Curved Roads in Winter

The ground is cold, but the asphalt path is still warm. The contrast in temperatures produces a corresponding contrast in the visual field. White remains at the edges of the path while the path reveals itself, snaking its dark line into the distance.

This is an apocalyptic scene. We tend to think of an apocalyptic scene as something dramatic, possibly associated with the end of the world, rivers of blood, lakes of fire, that sort of thing. But here I use the word in its original sense, the way ancient Greeks used it before early medieval religious nuts got their hands on the word and made a mess of it.

In classical Greek, the prefix ἀπό (apo) indicates a movement away from something, hence, its opposite. In this case, ᾰ̓ποκᾰ́λῠψῐς (apocalypsis) denotes the opposite of being covered. In other words, uncovered or revealed. In classical Greek, there was nothing magical or catastrophic about apocalypsis. Presumably, it could refer to something as benign as playing peek-a-boo with a child. Or, in the case of my photograph, the appearance of a path when the snow melts.

For reasons I don’t understand, we’ve never been able to rescue the word from the fanatics who seized it.
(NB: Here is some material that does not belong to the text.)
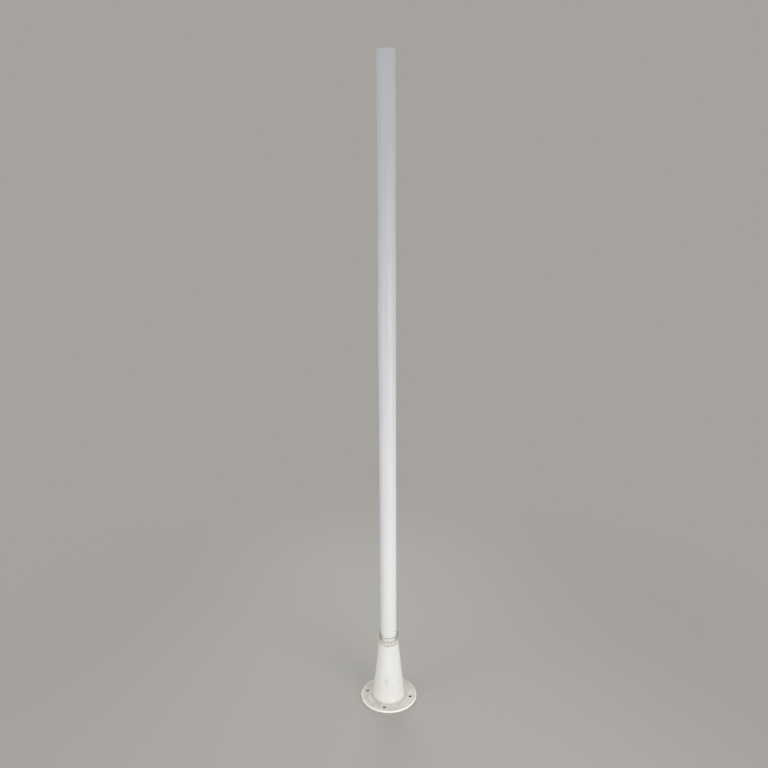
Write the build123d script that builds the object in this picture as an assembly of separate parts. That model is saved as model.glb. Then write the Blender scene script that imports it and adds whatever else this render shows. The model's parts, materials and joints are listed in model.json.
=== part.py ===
from build123d import *
import math
import os

# Lamp post: a white round tube that stands on a round plate, with a tapered steel cone round its foot.
# The origin is the centre of the plate's underside. +Z runs up the tube.
# The four bolt holes lie on the X and Y axes.

# Tube
post_height = 1880.0
tube_diameter = 48.3
tube_wall = 2.9
tube_edge_break = 0.4
tube_weld_leg = 4.0

# Flange plate
flange_diameter = 172.0
flange_thickness = 6.0
flange_top_rounding = 2.0
flange_bottom_edge_break = 0.8
bolt_circle_diameter = 135.0
bolt_hole_diameter = 9.0
bolt_hole_count = 4
bolt_hole_edge_break = 0.5
cable_hole_diameter = 40.0

# Cone: a sheet rolled and welded into a cone, cut square at both ends
cone_base_diameter = 97.6
cone_mouth_diameter = 60.3
cone_mouth_height = 192.0
cone_wall = 3.0
cone_mouth_edge_break = 0.8
cone_weld_leg = 2.5

# Neck ring: a turned ring between cone and tube. Its collar stands on the mouth of the cone.
collar_height = 13.0
collar_base_diameter = 58.8
collar_top_diameter = 56.0
collar_edge_break = 0.8
spigot_depth = 12.0
spigot_edge_break = 0.6

# Bead of sealant between the collar and the tube
bead_height = 11.0
bead_base_diameter = 54.8
bead_lip_width = 0.5
bead_hollow = 0.8
bead_hollow_height = 5.0

# Clearances of the fits, on the radius
tube_clearance = 0.15
spigot_clearance = 0.2

# Sizes that follow from the ones above
tube_radius = tube_diameter / 2
tube_bore_radius = tube_radius - tube_wall
flange_radius = flange_diameter / 2
cable_hole_radius = cable_hole_diameter / 2
cone_height = cone_mouth_height - flange_thickness
cone_taper = (cone_base_diameter - cone_mouth_diameter) / 2 / cone_height
ring_bore_radius = tube_radius + tube_clearance
collar_top_height = cone_mouth_height + collar_height
bead_top_height = collar_top_height + bead_height
bead_slope = (bead_base_diameter / 2 - tube_radius - bead_lip_width) / bead_height

# Share of a rounding's radius by which its middle lies inside the square corner
corner_inset = 1 - math.sqrt(0.5)

# Levels of a turned solid's round edges, in the order of their height
lowest = 0
highest = -1


def cone_radius(height):
    """Outer radius of the cone at a height above the ground."""
    return cone_base_diameter / 2 - cone_taper * (height - flange_thickness)


def outline(points):
    """Closed face in the XZ plane through points given as radius and height."""
    return Plane.XZ * make_face(Polyline(*points, close=True))


def turned(profile):
    """Solid that a face in the XZ plane makes when it is turned round the tube's axis."""
    return revolve(profile, axis=Axis.Z)


def rings(solid, level):
    """Round edges of a turned solid at its lowest or highest level, the smallest first."""
    return solid.edges().filter_by(GeomType.CIRCLE).group_by(Axis.Z)[level].sort_by(SortBy.RADIUS)


def make_flange_plate():
    """Round plate with a hole for the cable and a circle of holes for the ground bolts.

    The rounding of its top rim is made as two flat steps.
    """
    inset = flange_top_rounding * corner_inset
    plate = turned(outline([
        (cable_hole_radius, 0),
        (flange_radius, 0),
        (flange_radius, flange_thickness - flange_top_rounding),
        (flange_radius - inset, flange_thickness - inset),
        (flange_radius - flange_top_rounding, flange_thickness),
        (cable_hole_radius, flange_thickness),
    ]))
    plate = chamfer(rings(plate, lowest)[-1], flange_bottom_edge_break)
    drill = Cylinder(bolt_hole_diameter / 2, flange_thickness * 3)
    for place in PolarLocations(bolt_circle_diameter / 2, bolt_hole_count):
        plate -= place * drill
    return chamfer(rings(plate, highest)[:bolt_hole_count], bolt_hole_edge_break)


def make_foot_cone():
    """Hollow cone that stands on the plate round the tube."""
    cone = turned(outline([
        (cone_radius(flange_thickness) - cone_wall, flange_thickness),
        (cone_radius(flange_thickness), flange_thickness),
        (cone_radius(cone_mouth_height), cone_mouth_height),
        (cone_radius(cone_mouth_height) - cone_wall, cone_mouth_height),
    ]))
    return chamfer(rings(cone, highest)[-1], cone_mouth_edge_break)


def make_cone_weld():
    """Fillet weld, ground smooth, between the cone and the plate."""
    weld_top = flange_thickness + cone_weld_leg
    return turned(outline([
        (cone_radius(flange_thickness), flange_thickness),
        (cone_radius(flange_thickness) + cone_weld_leg, flange_thickness),
        (cone_radius(weld_top), weld_top),
    ]))


def make_neck_ring():
    """Ring that centres the tube in the cone, with a spigot below and a tapered collar above."""
    spigot_radius = cone_radius(cone_mouth_height) - cone_wall - spigot_clearance
    spigot_bottom = cone_mouth_height - spigot_depth
    ring = turned(outline([
        (ring_bore_radius, spigot_bottom),
        (spigot_radius, spigot_bottom),
        (spigot_radius, cone_mouth_height),
        (collar_base_diameter / 2, cone_mouth_height),
        (collar_top_diameter / 2, collar_top_height),
        (ring_bore_radius, collar_top_height),
    ]))
    ring = chamfer(rings(ring, lowest)[-1], spigot_edge_break)
    return chamfer(rings(ring, highest)[-1], collar_edge_break)


def make_sealant_bead():
    """Bead of sealant, drawn up the tube from the collar, with a hollow along its face."""
    hollow_radius = bead_base_diameter / 2 - bead_slope * bead_hollow_height - bead_hollow
    return turned(outline([
        (tube_radius, collar_top_height),
        (bead_base_diameter / 2, collar_top_height),
        (hollow_radius, collar_top_height + bead_hollow_height),
        (tube_radius + bead_lip_width, bead_top_height),
        (tube_radius, bead_top_height),
    ]))


def make_tube_weld():
    """Fillet weld inside the cone that holds the tube to the plate."""
    return turned(outline([
        (tube_radius, flange_thickness),
        (tube_radius + tube_weld_leg, flange_thickness),
        (tube_radius, flange_thickness + tube_weld_leg),
    ]))


def make_pole_tube():
    """Round tube, cut square, from the plate to the open top."""
    tube = turned(outline([
        (tube_bore_radius, flange_thickness),
        (tube_radius, flange_thickness),
        (tube_radius, post_height),
        (tube_bore_radius, post_height),
    ]))
    return chamfer(rings(tube, highest), tube_edge_break)


pieces = {
    "flange_plate": make_flange_plate(),
    "foot_cone": make_foot_cone(),
    "cone_weld": make_cone_weld(),
    "neck_ring": make_neck_ring(),
    "sealant_bead": make_sealant_bead(),
    "tube_weld": make_tube_weld(),
    "pole_tube": make_pole_tube(),
}
os.makedirs("parts", exist_ok=True)
for name, piece in pieces.items():
    export_step(piece, f"parts/{name}.step")
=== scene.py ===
import json
import math

import bmesh
import bpy
from bpy.props import FloatProperty, FloatVectorProperty, PointerProperty
from bpy.types import Operator, Panel, PropertyGroup
from mathutils import Matrix, Vector


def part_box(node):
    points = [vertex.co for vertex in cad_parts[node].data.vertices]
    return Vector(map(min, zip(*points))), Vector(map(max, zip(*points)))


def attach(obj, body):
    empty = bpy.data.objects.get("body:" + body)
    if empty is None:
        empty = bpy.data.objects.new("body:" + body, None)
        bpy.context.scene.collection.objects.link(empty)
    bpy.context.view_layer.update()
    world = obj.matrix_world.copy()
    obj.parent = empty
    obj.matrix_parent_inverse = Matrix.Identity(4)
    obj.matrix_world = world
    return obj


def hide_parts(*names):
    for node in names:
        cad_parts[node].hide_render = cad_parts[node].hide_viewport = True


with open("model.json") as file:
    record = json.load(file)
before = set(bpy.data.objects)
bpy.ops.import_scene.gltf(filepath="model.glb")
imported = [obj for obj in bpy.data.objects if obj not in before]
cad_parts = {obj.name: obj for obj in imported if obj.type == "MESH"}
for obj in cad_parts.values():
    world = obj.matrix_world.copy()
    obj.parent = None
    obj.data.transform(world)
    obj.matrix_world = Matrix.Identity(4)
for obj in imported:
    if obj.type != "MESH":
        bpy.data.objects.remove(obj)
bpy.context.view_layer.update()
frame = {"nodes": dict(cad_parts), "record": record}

bl_info = {
    "name": "Lamp Post",
    "version": (1, 0, 0),
    "blender": (4, 5, 0),
    "location": "3D View > Sidebar > Lamp Post",
    "description": "Dresses the lamp post: its paint, welds and sealant, and the stage that it stands on",
    "category": "Object",
}

MILLIMETRE = 0.001
BODY = "root"

# How close two places are that count as one
NEAR = 0.1 * MILLIMETRE

# Sizes of the carried-over solids in metres, and the number of bolt holes
TUBE_LOW, TUBE_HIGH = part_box("pole_tube")
TUBE_RADIUS, TUBE_TOP = TUBE_HIGH.x, TUBE_HIGH.z
FLANGE_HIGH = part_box("flange_plate")[1]
FLANGE_RADIUS, FLANGE_TOP = FLANGE_HIGH.x, FLANGE_HIGH.z
CONE_LOW, CONE_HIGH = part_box("foot_cone")
CONE_BASE_RADIUS, CONE_MOUTH = CONE_HIGH.x, CONE_HIGH.z
WELD_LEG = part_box("cone_weld")[1].x - CONE_BASE_RADIUS
RING_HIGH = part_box("neck_ring")[1]
COLLAR_RADIUS, COLLAR_TOP = RING_HIGH.x, RING_HIGH.z
BEAD_LOW, BEAD_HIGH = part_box("sealant_bead")
BEAD_RADIUS, BEAD_TOP = BEAD_HIGH.x, BEAD_HIGH.z
MOUNT_SIZES = {mount["name"]: mount["dims"] for mount in frame["record"]["mounts"]}
TUBE_BORE_RADIUS = MOUNT_SIZES["tube_bore"]["r_mm"] * MILLIMETRE
BOLT_CIRCLE_RADIUS = MOUNT_SIZES["base_bolts"]["pcd_mm"] / 2 * MILLIMETRE
BOLT_HOLE_RADIUS = MOUNT_SIZES["base_bolts"]["hole_r_mm"] * MILLIMETRE
BOLT_COUNT = MOUNT_SIZES["base_bolts"]["count"]

# Radius of the washers that rubbed the paint round the bolt holes
WASHER_RADIUS = 8.8 * MILLIMETRE

# Directions from the post's axis: to the side that the weather came from, and to the post's back
WEATHER_SIDE = (-0.98, -0.20, 0.0)
REAR_SIDE = (-0.21, 0.98, 0.0)

# Direction of the negative Y axis, in radians from the X axis, from which the stage's turns are measured
FRONT = -math.pi / 2

# Name of the attribute that is 1 along the upper edge of the sealant
LIP_MARK = "lip"

# Places of the Mix node's sockets when it mixes colours
SHARE, UNDER, OVER = 0, 6, 7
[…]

I wish there was a twelve step program for words that have grown dependent upon religious lunatics to give them a sense of cachet they don’t deserve. What’s wrong with being a modest word with no particular designs on the human imagination? There is a sense in which apocalypsis would reveal far more to us if it had less to do with revelation.

A path curves off to the distance. Nothing is revealed but the path itself. And we need nothing more than that simple curve to give us satisfaction.